▶ **What to work on**
Among the records that follow, set down only the lines from the one containing "Recreate this object" to the one containing "top_round = 6; // [3:0.5:10]", both included, exactly.

Data records

·····

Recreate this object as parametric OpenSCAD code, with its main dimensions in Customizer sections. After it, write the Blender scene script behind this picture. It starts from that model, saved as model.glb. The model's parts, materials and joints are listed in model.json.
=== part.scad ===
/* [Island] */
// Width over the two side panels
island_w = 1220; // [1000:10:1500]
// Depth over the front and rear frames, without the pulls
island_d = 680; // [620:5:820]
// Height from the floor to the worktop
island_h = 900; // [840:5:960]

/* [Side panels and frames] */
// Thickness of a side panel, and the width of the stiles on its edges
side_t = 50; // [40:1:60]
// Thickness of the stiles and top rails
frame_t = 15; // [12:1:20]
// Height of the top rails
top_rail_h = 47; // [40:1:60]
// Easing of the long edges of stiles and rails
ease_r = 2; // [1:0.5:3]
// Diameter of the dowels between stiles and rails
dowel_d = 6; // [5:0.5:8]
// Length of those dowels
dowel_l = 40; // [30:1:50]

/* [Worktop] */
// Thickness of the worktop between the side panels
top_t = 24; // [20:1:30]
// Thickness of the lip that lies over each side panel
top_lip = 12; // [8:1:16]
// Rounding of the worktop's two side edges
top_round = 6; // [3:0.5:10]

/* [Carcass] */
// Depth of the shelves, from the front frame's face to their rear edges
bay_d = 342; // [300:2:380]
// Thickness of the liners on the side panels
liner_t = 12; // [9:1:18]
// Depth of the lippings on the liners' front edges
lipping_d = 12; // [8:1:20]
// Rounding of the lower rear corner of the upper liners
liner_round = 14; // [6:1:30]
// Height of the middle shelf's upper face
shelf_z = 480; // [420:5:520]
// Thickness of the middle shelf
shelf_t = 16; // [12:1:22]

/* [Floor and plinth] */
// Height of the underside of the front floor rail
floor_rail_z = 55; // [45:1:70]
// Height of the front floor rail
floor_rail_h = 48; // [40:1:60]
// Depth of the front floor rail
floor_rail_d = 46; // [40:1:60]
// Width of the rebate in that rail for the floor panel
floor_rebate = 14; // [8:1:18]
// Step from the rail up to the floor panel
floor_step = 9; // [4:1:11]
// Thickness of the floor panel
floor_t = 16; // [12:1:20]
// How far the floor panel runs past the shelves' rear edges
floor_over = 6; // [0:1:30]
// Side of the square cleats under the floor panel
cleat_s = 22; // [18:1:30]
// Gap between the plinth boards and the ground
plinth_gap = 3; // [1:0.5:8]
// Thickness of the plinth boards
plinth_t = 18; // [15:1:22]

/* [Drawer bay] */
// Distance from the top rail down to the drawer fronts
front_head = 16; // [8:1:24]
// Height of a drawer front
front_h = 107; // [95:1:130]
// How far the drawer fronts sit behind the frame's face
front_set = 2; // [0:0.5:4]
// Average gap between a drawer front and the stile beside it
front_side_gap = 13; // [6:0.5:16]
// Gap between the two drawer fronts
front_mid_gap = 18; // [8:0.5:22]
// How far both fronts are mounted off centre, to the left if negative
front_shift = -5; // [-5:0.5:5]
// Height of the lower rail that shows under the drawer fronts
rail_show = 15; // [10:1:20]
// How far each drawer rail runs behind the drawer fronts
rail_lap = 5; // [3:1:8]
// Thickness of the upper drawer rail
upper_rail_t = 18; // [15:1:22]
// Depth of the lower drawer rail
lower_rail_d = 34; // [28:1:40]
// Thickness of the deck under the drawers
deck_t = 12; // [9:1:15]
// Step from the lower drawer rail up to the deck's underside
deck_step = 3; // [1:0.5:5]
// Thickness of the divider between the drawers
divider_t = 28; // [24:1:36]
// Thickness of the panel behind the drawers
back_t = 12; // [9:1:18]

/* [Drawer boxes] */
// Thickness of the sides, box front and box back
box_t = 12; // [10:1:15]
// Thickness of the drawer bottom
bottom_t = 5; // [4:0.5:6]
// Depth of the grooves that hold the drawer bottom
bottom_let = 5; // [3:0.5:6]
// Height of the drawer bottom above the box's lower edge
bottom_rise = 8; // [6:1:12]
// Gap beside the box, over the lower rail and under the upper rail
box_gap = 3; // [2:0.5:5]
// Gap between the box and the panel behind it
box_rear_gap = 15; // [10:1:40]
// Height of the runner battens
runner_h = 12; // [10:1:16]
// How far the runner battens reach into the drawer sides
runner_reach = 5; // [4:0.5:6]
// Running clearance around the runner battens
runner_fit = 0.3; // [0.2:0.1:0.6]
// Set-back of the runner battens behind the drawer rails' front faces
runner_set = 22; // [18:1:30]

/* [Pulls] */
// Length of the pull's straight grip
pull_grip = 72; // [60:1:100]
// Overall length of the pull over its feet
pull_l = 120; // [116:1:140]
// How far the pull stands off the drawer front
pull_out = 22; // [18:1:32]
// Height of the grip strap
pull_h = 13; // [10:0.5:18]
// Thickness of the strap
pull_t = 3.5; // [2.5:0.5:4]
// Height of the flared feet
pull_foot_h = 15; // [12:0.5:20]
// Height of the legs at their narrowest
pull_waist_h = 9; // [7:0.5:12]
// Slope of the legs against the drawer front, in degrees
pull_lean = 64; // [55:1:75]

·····

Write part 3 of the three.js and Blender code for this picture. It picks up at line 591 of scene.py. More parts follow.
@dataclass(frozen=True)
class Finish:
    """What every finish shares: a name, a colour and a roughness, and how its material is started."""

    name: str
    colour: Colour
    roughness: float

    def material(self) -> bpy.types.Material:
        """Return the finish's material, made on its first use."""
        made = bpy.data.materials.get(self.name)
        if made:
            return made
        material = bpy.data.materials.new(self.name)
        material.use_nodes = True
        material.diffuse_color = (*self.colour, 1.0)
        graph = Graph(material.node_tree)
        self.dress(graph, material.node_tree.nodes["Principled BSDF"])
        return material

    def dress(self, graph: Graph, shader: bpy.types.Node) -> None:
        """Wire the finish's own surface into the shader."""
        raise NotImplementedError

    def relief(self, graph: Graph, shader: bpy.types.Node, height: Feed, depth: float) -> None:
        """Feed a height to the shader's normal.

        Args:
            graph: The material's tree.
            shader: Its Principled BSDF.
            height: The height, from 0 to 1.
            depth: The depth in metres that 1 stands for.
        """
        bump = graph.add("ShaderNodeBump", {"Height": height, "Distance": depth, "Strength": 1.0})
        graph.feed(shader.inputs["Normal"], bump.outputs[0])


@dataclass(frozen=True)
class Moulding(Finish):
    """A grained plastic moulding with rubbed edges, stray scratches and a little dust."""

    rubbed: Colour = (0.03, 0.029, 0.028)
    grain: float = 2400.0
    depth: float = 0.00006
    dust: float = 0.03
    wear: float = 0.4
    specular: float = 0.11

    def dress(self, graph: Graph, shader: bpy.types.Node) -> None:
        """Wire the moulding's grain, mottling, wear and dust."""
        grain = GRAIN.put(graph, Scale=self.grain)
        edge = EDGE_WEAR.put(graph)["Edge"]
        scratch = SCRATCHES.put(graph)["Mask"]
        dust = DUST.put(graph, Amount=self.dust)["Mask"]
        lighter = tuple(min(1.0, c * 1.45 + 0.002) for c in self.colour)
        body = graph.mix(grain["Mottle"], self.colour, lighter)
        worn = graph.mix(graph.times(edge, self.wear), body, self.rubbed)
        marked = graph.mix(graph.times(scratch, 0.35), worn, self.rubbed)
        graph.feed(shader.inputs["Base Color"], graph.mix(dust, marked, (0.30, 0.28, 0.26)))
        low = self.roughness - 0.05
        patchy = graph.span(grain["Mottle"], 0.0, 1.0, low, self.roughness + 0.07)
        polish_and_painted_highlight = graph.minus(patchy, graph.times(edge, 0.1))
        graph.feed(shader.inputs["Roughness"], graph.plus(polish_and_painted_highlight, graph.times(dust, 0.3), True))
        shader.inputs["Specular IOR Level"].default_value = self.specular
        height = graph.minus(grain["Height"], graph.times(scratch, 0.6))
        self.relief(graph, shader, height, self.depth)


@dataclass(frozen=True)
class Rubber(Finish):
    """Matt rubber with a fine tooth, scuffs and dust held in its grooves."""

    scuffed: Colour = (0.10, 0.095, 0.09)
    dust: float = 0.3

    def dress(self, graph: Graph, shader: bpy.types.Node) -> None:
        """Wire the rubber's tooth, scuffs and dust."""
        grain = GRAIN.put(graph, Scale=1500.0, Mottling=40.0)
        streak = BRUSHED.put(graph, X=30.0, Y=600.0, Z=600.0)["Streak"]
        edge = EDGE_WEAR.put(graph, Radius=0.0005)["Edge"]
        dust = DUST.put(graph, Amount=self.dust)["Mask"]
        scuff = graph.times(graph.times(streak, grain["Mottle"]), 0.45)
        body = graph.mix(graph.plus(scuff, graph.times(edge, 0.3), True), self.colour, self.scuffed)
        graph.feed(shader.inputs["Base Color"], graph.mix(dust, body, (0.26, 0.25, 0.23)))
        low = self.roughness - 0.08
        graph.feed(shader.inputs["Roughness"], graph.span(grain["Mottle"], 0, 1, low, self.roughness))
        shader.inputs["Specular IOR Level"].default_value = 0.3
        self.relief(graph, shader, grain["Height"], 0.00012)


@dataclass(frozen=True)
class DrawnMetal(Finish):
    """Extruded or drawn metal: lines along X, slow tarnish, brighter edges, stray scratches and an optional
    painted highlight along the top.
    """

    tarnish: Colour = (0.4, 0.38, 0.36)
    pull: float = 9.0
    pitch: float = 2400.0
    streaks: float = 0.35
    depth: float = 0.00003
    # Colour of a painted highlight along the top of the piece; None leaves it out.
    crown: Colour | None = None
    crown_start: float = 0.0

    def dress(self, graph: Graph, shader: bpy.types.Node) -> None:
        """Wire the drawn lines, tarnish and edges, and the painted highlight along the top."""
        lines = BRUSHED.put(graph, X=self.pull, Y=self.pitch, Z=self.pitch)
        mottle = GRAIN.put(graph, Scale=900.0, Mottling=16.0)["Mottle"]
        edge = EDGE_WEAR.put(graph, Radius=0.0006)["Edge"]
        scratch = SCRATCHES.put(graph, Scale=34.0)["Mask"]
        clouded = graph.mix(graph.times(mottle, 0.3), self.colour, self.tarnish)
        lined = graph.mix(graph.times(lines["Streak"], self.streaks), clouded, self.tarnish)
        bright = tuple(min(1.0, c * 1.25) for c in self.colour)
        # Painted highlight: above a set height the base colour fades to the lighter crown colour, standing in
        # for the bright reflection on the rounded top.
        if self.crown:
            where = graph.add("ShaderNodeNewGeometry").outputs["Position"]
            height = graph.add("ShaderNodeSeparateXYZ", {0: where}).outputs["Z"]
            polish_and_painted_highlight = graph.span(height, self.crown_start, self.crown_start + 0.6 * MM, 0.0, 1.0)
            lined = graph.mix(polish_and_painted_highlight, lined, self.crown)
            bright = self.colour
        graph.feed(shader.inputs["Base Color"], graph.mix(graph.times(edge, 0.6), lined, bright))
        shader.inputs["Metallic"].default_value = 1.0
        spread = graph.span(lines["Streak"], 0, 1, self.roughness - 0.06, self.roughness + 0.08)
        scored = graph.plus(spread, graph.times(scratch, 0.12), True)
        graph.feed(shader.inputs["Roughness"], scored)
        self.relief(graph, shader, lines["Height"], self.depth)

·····

▶ **Output for this exercise**
Recreate this object as parametric OpenSCAD code, with its main dimensions in Customizer sections. After it, write the Blender scene script behind this picture. It starts from that model, saved as model.glb. The model's parts, materials and joints are listed in model.json.
=== part.scad ===
/* [Island] */
// Width over the two side panels
island_w = 1220; // [1000:10:1500]
// Depth over the front and rear frames, without the pulls
island_d = 680; // [620:5:820]
// Height from the floor to the worktop
island_h = 900; // [840:5:960]

/* [Side panels and frames] */
// Thickness of a side panel, and the width of the stiles on its edges
side_t = 50; // [40:1:60]
// Thickness of the stiles and top rails
frame_t = 15; // [12:1:20]
// Height of the top rails
top_rail_h = 47; // [40:1:60]
// Easing of the long edges of stiles and rails
ease_r = 2; // [1:0.5:3]
// Diameter of the dowels between stiles and rails
dowel_d = 6; // [5:0.5:8]
// Length of those dowels
dowel_l = 40; // [30:1:50]

/* [Worktop] */
// Thickness of the worktop between the side panels
top_t = 24; // [20:1:30]
// Thickness of the lip that lies over each side panel
top_lip = 12; // [8:1:16]
// Rounding of the worktop's two side edges
top_round = 6; // [3:0.5:10]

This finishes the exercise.